_Problem description_: The listing below should be written out exactly; please include all of it.

_Given information_:
##############################
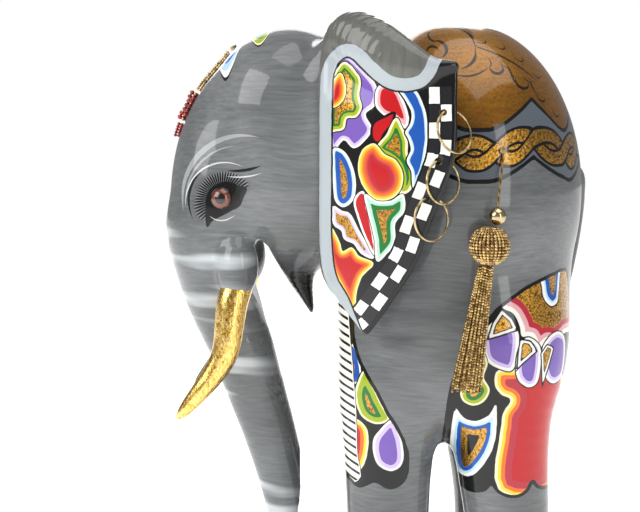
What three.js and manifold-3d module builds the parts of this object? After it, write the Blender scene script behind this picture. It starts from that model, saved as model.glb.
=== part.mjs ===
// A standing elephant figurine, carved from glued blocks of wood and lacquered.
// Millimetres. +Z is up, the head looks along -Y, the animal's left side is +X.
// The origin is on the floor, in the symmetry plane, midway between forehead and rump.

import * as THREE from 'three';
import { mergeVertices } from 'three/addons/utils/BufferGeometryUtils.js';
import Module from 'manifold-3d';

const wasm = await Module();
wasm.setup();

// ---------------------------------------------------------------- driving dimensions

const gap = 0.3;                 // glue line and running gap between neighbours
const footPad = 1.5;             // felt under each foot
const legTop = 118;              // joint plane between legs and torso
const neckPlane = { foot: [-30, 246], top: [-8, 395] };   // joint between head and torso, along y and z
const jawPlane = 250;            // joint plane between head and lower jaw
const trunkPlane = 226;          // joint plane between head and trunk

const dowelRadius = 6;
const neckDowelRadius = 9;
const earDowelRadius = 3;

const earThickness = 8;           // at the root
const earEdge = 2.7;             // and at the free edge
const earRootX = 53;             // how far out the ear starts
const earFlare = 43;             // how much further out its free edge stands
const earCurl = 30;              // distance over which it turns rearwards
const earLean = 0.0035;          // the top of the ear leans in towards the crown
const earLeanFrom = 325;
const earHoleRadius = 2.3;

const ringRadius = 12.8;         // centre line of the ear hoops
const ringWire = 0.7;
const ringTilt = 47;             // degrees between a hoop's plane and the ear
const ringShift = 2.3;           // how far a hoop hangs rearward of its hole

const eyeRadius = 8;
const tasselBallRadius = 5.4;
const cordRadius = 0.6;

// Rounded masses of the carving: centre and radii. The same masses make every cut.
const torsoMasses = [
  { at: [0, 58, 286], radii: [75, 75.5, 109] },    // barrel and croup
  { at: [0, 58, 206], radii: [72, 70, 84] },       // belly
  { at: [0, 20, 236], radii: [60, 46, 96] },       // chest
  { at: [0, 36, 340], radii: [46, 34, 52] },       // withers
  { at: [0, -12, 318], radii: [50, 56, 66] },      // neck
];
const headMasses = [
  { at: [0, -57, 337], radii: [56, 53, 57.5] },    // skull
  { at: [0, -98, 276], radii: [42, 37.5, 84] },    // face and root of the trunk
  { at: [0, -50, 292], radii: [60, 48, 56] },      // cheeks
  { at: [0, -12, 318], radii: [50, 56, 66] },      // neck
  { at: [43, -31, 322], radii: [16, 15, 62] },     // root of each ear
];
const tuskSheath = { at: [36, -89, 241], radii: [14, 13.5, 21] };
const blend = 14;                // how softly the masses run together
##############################
_Output of the task_:
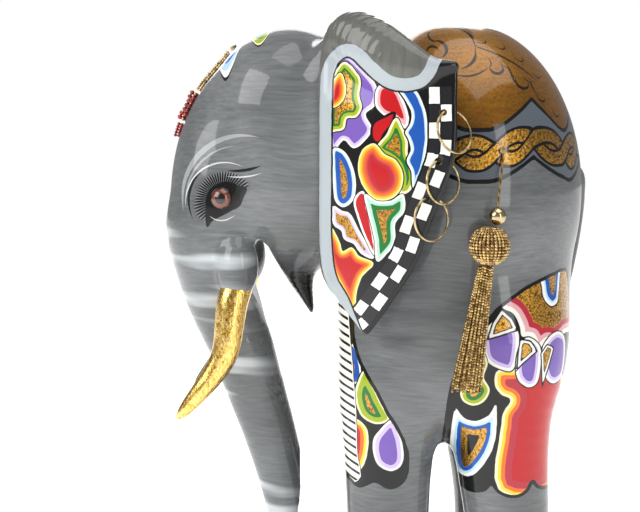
What three.js and manifold-3d module builds the parts of this object? After it, write the Blender scene script behind this picture. It starts from that model, saved as model.glb.
=== part.mjs ===
// A standing elephant figurine, carved from glued blocks of wood and lacquered.
// Millimetres. +Z is up, the head looks along -Y, the animal's left side is +X.
// The origin is on the floor, in the symmetry plane, midway between forehead and rump.

import * as THREE from 'three';
import { mergeVertices } from 'three/addons/utils/BufferGeometryUtils.js';
import Module from 'manifold-3d';

const wasm = await Module();
wasm.setup();

// ---------------------------------------------------------------- driving dimensions

const gap = 0.3;                 // glue line and running gap between neighbours
const footPad = 1.5;             // felt under each foot
const legTop = 118;              // joint plane between legs and torso
const neckPlane = { foot: [-30, 246], top: [-8, 395] };   // joint between head and torso, along y and z
const jawPlane = 250;            // joint plane between head and lower jaw
const trunkPlane = 226;          // joint plane between head and trunk

const dowelRadius = 6;
const neckDowelRadius = 9;
const earDowelRadius = 3;

const earThickness = 8;           // at the root
const earEdge = 2.7;             // and at the free edge
const earRootX = 53;             // how far out the ear starts
const earFlare = 43;             // how much further out its free edge stands
const earCurl = 30;              // distance over which it turns rearwards
const earLean = 0.0035;          // the top of the ear leans in towards the crown
const earLeanFrom = 325;
const earHoleRadius = 2.3;

const ringRadius = 12.8;         // centre line of the ear hoops
const ringWire = 0.7;
const ringTilt = 47;             // degrees between a hoop's plane and the ear
const ringShift = 2.3;           // how far a hoop hangs rearward of its hole

const eyeRadius = 8;
const tasselBallRadius = 5.4;
const cordRadius = 0.6;

// Rounded masses of the carving: centre and radii. The same masses make every cut.
const torsoMasses = [
  { at: [0, 58, 286], radii: [75, 75.5, 109] },    // barrel and croup
  { at: [0, 58, 206], radii: [72, 70, 84] },       // belly
  { at: [0, 20, 236], radii: [60, 46, 96] },       // chest
  { at: [0, 36, 340], radii: [46, 34, 52] },       // withers
  { at: [0, -12, 318], radii: [50, 56, 66] },      // neck
];
const headMasses = [
  { at: [0, -57, 337], radii: [56, 53, 57.5] },    // skull
  { at: [0, -98, 276], radii: [42, 37.5, 84] },    // face and root of the trunk
  { at: [0, -50, 292], radii: [60, 48, 56] },      // cheeks
  { at: [0, -12, 318], radii: [50, 56, 66] },      // neck
  { at: [43, -31, 322], radii: [16, 15, 62] },     // root of each ear
];
const tuskSheath = { at: [36, -89, 241], radii: [14, 13.5, 21] };
const blend = 14;                // how softly the masses run together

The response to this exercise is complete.